Communication fail about what would be going where?

Or is this not a crosswalk? Is it some sort of road treatment that nobody knows intuitively what it means?

Is it a crosswalk to help people get to the plants only?

Do I have any conclusion? I don’t know.

Could we be moving along faster with these changes?
Yes.
Have we seen more substantial changes in the last two years in Hartford than in the last two decades?
Also, yes.

The proof will be if we see cyclists using the lanes instead of the sidewalk.

QUESTION

This is Main Street.

When’s that road diet and barrier-protected bike lanes going to show up?

TRANSPO FAILS
Amtrak arrives late to Hartford by about half an hour. This does not even make it to the Hartford Line Alert feed.
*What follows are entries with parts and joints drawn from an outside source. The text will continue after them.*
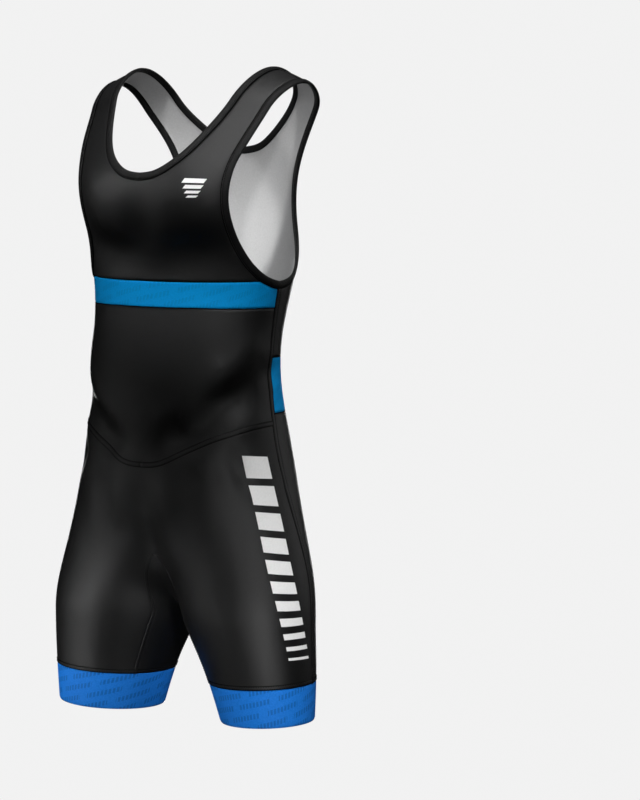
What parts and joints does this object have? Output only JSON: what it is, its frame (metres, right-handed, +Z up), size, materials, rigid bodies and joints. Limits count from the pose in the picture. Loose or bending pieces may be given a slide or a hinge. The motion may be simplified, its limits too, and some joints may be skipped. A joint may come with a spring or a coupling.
{
  "type": "wrestling singlet",
  "caption": "Sleeveless one-piece sports singlet with a scooped neck, wide armholes, a racer back and short legs, in its worn, filled-out shape.",
  "frame": {"origin": "midway between the tops of the two shoulder straps, at the height of their inner edges", "axes": "+Z up along the wearer, the front faces -Y, the wearer's left is +X"},
  "size_m": [0.387, 0.2426, 0.8484],
  "materials": {
    "black_knit": "matt polyester and elastane knit with a soft sheen",
    "blue_band": "matt cyan blue knit",
    "blue_gripper": "smooth royal blue elastic knit",
    "black_binding": "matt folded elastic tape"
  },
  "bodies": {
    "root": {"front_upper": "black_knit", "chest_band": "blue_band", "front_lower": "black_knit", "front_shorts": "black_knit", "back_upper": "black_knit", "back_band": "blue_band", "back_lower": "black_knit", "inner_gusset": "black_knit", "hem_band_left": "blue_gripper", "hem_band_right": "blue_gripper", "neck_binding": "black_binding", "armhole_binding_left": "black_binding", "armhole_binding_right": "black_binding"}
  },
  "joints": []
}
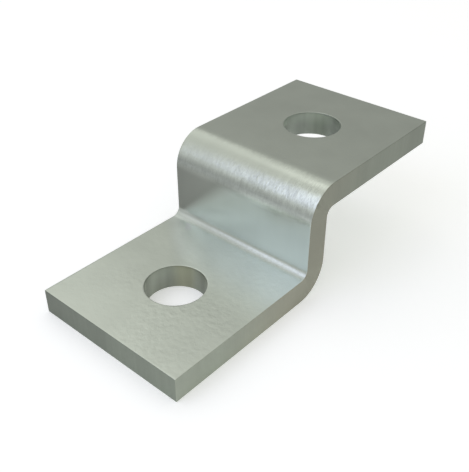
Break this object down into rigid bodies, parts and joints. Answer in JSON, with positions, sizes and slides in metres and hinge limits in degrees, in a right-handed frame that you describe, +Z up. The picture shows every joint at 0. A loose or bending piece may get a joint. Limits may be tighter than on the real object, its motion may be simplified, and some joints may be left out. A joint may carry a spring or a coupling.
{
  "type": "z bracket",
  "caption": "Z-shaped bracket folded from thick flat steel bar, with a round bolt hole through each leg and an upright web between them that steps up over a low strut channel.",
  "frame": {"origin": "on the lower bolt hole's axis, in the plane of the lower leg's underside", "axes": "+X along the bracket from the lower leg to the upper leg, +Y across its width, +Z up along both bolt holes"},
  "size_m": [0.088, 0.04, 0.027],
  "materials": {
    "zinc_coated_steel": "satin"
  },
  "bodies": {
    "root": {"z_bracket": "zinc_coated_steel"}
  },
  "joints": []
}
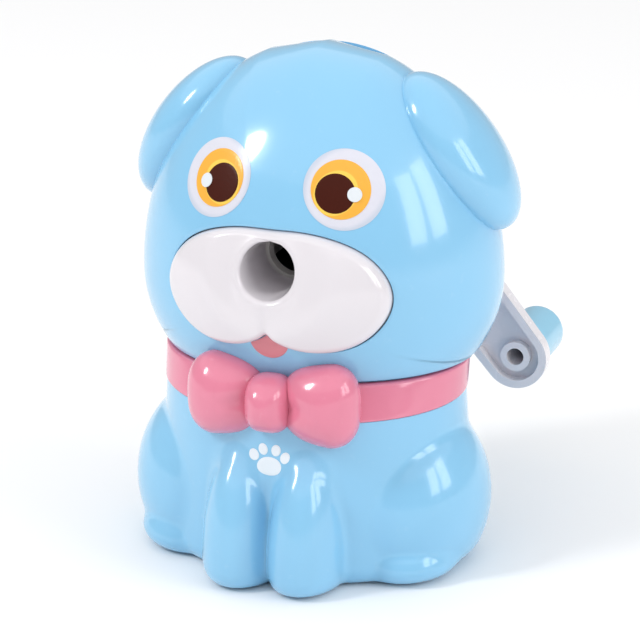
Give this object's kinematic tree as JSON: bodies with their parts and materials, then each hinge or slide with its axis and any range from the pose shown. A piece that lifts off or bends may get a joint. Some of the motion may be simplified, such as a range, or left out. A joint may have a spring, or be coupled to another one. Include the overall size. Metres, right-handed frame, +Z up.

Arriving in New Haven, the Shore Line East replacement bus that I would’ve been about 20 minutes early for is long gone. I’m assuming it arrived on time. I wait around for about ten minutes, then leave. The next SLE train is not for about 3.5 hours after the first scheduled one. This throws my plans off. I have to decide, now that I’m in New Haven, what my next move is. The eastbound SLE train arrives exactly on time. I go. Do my thing. The return SLE train arrives about five minutes early. But then we wait on the tracks for about 15 minutes in all, waiting for another train to pass as they’re down to single-track because of a construction project. This delay does not screw me over, but it’s knowing that nothing is predictable which makes planning anything hard. I will keep asking again and again: why is the last train out of New Haven on Saturdays at 7:30 PM?

Just to be clear, unlike a whole lotta other people, I am not horny for high-speed rail.

All I want are simple things: show up when you say you will, communicate better, don’t make me wait around on your ass.

AS SEEN ON THE SHORE

I still can’t wrap my head around how some other transportation management companies do things, but I like their signs.

Oh look, Clinton has a road that is not for cars.

JK, this is a “community” with million dollar homes, and when you’re one of those, you can decide to ban cars.

WHAT NEXT

Critical Mass! Meet at the Bushnell Park carousel on August 26th.